*What needs to be done:* Return exactly and only these lines: the first of the listing through the one containing "for node in".

+ + + + + + +

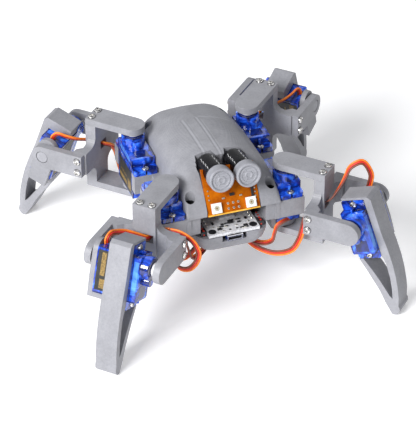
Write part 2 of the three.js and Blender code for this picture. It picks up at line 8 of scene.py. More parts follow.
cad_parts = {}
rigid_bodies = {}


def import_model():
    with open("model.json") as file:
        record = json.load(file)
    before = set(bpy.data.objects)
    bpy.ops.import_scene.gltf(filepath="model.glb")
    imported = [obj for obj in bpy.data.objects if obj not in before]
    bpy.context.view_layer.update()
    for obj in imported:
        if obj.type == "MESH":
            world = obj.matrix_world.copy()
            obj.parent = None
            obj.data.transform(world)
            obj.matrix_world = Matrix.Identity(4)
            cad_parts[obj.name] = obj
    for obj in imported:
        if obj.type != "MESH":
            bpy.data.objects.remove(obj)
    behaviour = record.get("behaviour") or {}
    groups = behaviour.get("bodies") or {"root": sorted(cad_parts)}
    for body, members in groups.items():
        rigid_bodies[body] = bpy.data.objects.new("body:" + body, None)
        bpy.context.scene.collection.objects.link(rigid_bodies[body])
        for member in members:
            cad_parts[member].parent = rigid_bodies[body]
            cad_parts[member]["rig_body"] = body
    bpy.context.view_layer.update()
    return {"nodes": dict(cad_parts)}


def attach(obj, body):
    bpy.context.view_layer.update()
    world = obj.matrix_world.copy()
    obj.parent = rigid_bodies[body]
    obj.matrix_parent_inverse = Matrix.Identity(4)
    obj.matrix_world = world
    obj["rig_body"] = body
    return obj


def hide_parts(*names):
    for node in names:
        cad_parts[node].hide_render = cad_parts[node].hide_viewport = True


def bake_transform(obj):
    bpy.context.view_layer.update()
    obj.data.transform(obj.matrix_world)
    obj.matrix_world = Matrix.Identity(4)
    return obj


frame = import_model()
MM = 0.001

# ---- Dimensions shared with the CAD, in millimetres ----------------------------------------------
HIP_X, HIP_Y, YAW, TILT = 30.0, 26.5, 45.0, 20.0
KNEE_U, KNEE_Z = 41.3, 50.0
FORK_OUT = 19.72
HIP_SERVO_Z = 37.4
KNEE_SERVO_W = -12.9
EYE_X, EYE_Y, EYE_Z, EYE_RISE = 6.8, -40.4, 74.0, 11.0
CAP_R, BARREL_R = 6.2, 5.3
SHELL_SCREWS = [(-20.2, -32.4), (20.2, -32.4), (-20.2, 34.4), (20.2, 34.4)]
BORE_R, SCREW_HEAD_Z = 2.5, 54.6  # the shell's counterbores and the height of their bottoms
BOARD_TOP = 42.5  # upper face of the control board
BOARD_HOLE = (10.4, -36.5)  # its front mounting holes, left and right
PIN_PITCH = 2.54
TAB_Y = (8.4, -19.4)  # screw holes in a servo's tabs, from its shaft
WIRE_D = 1.02
LEGS = {"front_left": (1, -1), "front_right": (-1, -1), "rear_left": (1, 1), "rear_right": (-1, 1)}


def leg_matrix(name):
    """Leg frame (u out, w across, z up) to the row frame, in millimetres."""
    sx, sy = LEGS[name]
    return (Matrix.Translation((sx * HIP_X, sy * HIP_Y, 0)) @ Matrix.Diagonal((sx, sy, 1, 1))
            @ Matrix.Rotation(math.radians(YAW), 4, "Z"))


# The shin's frame, from the knee axis, to the leg's: u across the knee servo, v along it, w along its shaft.
SHIN = (Matrix.Translation((KNEE_U, 0, KNEE_Z)) @ Matrix.Rotation(-math.radians(TILT), 4, "Y")
        @ Matrix(((1, 0, 0, 0), (0, 0, 1, 0), (0, 1, 0, 0), (0, 0, 0, 1))))


# ---- Camera --------------------------------------------------------------------------------------
CAMERA_TURN, CAMERA_RISE = -19.06, 34.31  # degrees from straight ahead of the robot, and above the floor
CAMERA_LENS, SENSOR_WIDTH = 184.6, 36
CAMERA_AWAY, CAMERA_DROP = 1.108, 0.0176  # metres from the body's centre, and how far below it the aim is
BODY_CENTRE = Vector((0, 0, 0.045))


def make_camera():
    turn, rise = math.radians(CAMERA_TURN), math.radians(CAMERA_RISE)
    back = Vector((math.sin(turn) * math.cos(rise), -math.cos(turn) * math.cos(rise), math.sin(rise)))
    up = Vector((-math.sin(turn) * math.sin(rise), math.cos(turn) * math.sin(rise), math.cos(rise)))
    data = bpy.data.cameras.new("camera")
    data.lens = CAMERA_LENS
    data.sensor_width = SENSOR_WIDTH
    cam = bpy.data.objects.new("camera", data)
    bpy.context.scene.collection.objects.link(cam)
    cam.location = BODY_CENTRE + back * CAMERA_AWAY
    aim = BODY_CENTRE - up * CAMERA_DROP
    cam.rotation_mode = "QUATERNION"
    cam.rotation_quaternion = (aim - cam.location).to_track_quat("-Z", "Y")
    data.clip_start, data.clip_end = 0.05, 20
    bpy.context.scene.camera = cam


make_camera()


# ---- Materials -----------------------------------------------------------------------------------
# The dome's seams in metres: two along it, ending where the third crosses at a slant behind them.
SEAM_X = (0.0008, -0.0064)
SEAM_REAR_Y, SEAM_CROSS_Y, SEAM_CROSS_X, SEAM_SLOPE = 0.0212, 0.0208, 0.0006, 0.28
SEAM_HALF = 0.0009  # from a seam's middle to its edges
EDGE_FADE, STRIP_FADE, END_FADE = 0.0007, 0.001, 0.0015
GREY_PRINT = (0.272, 0.274, 0.298)


class Nodes:
    """A material's node tree with short helpers."""

    def __init__(self, name):
        self.material = bpy.data.materials.new(name)
        self.material.use_nodes = True
        self.tree = self.material.node_tree
        self.shader = self.tree.nodes["Principled BSDF"]
        self.coord = self.tree.nodes.new("ShaderNodeTexCoord").outputs["Object"]

    def add(self, kind, **values):
        node = self.tree.nodes.new(kind)
        for key, value in values.items():
            setattr(node, key, value)
        return node

    def link(self, a, b):
        self.tree.links.new(a, b)

    def noise(self, scale, detail=3, rough=0.5):
        node = self.add("ShaderNodeTexNoise")
        node.inputs["Scale"].default_value = scale
        node.inputs["Detail"].default_value = detail
        node.inputs["Roughness"].default_value = rough
        self.link(self.coord, node.inputs["Vector"])
        return node.outputs["Fac"]

    def math(self, operation, a, b=None, clamp=False):
        node = self.add("ShaderNodeMath", operation=operation, use_clamp=clamp)
        for socket, value in zip(node.inputs, (a, b)):
            if value is None:
                continue
            if isinstance(value, (int, float)):
                socket.default_value = value
            else:
                self.link(value, socket)
        return node.outputs[0]

    def ramp(self, fac, stops):
        node = self.add("ShaderNodeValToRGB")
        elements = node.color_ramp.elements
        while len(elements) < len(stops):
            elements.new(0.5)
        for element, (at, colour) in zip(elements, stops):
            element.position = at
            element.color = (*colour, 1)
        self.link(fac, node.inputs["Fac"])
        return node.outputs["Color"]

    def mix(self, fac, a, b, mode="MIX"):
        node = self.add("ShaderNodeMix", data_type="RGBA", blend_type=mode)
        for socket, value in ((node.inputs[0], fac), (node.inputs[6], a), (node.inputs[7], b)):
            if isinstance(value, (int, float)):
                socket.default_value = value
            elif isinstance(value, tuple):
                socket.default_value = (*value, 1)
            else:
                self.link(value, socket)
        return node.outputs[2]

    def bump(self, height, distance, strength):
        node = self.add("ShaderNodeBump")
        node.inputs["Distance"].default_value = distance
        node.inputs["Strength"].default_value = strength
        self.link(height, node.inputs["Height"])
        self.link(node.outputs["Normal"], self.shader.inputs["Normal"])

    def creases(self):
        """Masks of the dome's seams, two along it and one slanting behind them: their edges, which get
        painted shade, and the strips along their middles, which get a painted highlight.
        """
        parts = self.add("ShaderNodeSeparateXYZ")
        self.link(self.coord, parts.inputs[0])
        x, y = parts.outputs[0], parts.outputs[1]
        ahead = self.math("DIVIDE", self.math("SUBTRACT", SEAM_REAR_Y, y), END_FADE, True)
        slant = self.math("ADD", y, self.math("MULTIPLY", x, SEAM_SLOPE))
        left = self.math("DIVIDE", self.math("SUBTRACT", x, SEAM_CROSS_X), STRIP_FADE, True)
        edges = highlight_strips = None
        for source, at, limit in ((x, SEAM_X[0], ahead), (x, SEAM_X[1], ahead), (slant, SEAM_CROSS_Y, left)):
            gap = self.math("ABSOLUTE", self.math("SUBTRACT", source, at))
            edge = self.math("ABSOLUTE", self.math("SUBTRACT", gap, SEAM_HALF))
            line = self.math("SUBTRACT", 1.0, self.math("DIVIDE", edge, EDGE_FADE), True)
            line = self.math("MULTIPLY", line, limit)
            highlight_strip = self.math("SUBTRACT", 1.0, self.math("DIVIDE", gap, STRIP_FADE), True)
            highlight_strip = self.math("MULTIPLY", highlight_strip, limit)
            edges = line if edges is None else self.math("MAXIMUM", edges, line)
            highlight_strips = highlight_strip if highlight_strips is None else self.math("MAXIMUM", highlight_strips, highlight_strip)
        return edges, highlight_strips

    def stripes(self, direction, pitch, wobble):
        """Layer lines: 0 to 1 along a direction, one period per pitch, a little uneven."""
        dot = self.add("ShaderNodeVectorMath", operation="DOT_PRODUCT")
        self.link(self.coord, dot.inputs[0])
        dot.inputs[1].default_value = direction
        along = self.math("ADD", dot.outputs["Value"], self.math("MULTIPLY", self.noise(60, 2), wobble))
        wave = self.math("SINE", self.math("MULTIPLY", along, 2 * math.pi / pitch))
        return self.math("ADD", self.math("MULTIPLY", wave, 0.5), 0.5)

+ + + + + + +

*Complete output:*
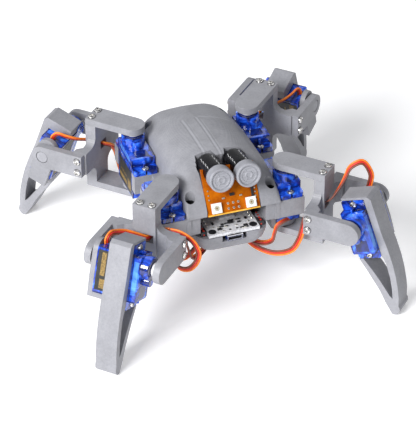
Write part 2 of the three.js and Blender code for this picture. It picks up at line 8 of scene.py. More parts follow.
cad_parts = {}
rigid_bodies = {}


def import_model():
    with open("model.json") as file:
        record = json.load(file)
    before = set(bpy.data.objects)
    bpy.ops.import_scene.gltf(filepath="model.glb")
    imported = [obj for obj in bpy.data.objects if obj not in before]
    bpy.context.view_layer.update()
    for obj in imported:
        if obj.type == "MESH":
            world = obj.matrix_world.copy()
            obj.parent = None
            obj.data.transform(world)
            obj.matrix_world = Matrix.Identity(4)
            cad_parts[obj.name] = obj
    for obj in imported:
        if obj.type != "MESH":
            bpy.data.objects.remove(obj)
    behaviour = record.get("behaviour") or {}
    groups = behaviour.get("bodies") or {"root": sorted(cad_parts)}
    for body, members in groups.items():
        rigid_bodies[body] = bpy.data.objects.new("body:" + body, None)
        bpy.context.scene.collection.objects.link(rigid_bodies[body])
        for member in members:
            cad_parts[member].parent = rigid_bodies[body]
            cad_parts[member]["rig_body"] = body
    bpy.context.view_layer.update()
    return {"nodes": dict(cad_parts)}


def attach(obj, body):
    bpy.context.view_layer.update()
    world = obj.matrix_world.copy()
    obj.parent = rigid_bodies[body]
    obj.matrix_parent_inverse = Matrix.Identity(4)
    obj.matrix_world = world
    obj["rig_body"] = body
    return obj


def hide_parts(*names):
    for node in names:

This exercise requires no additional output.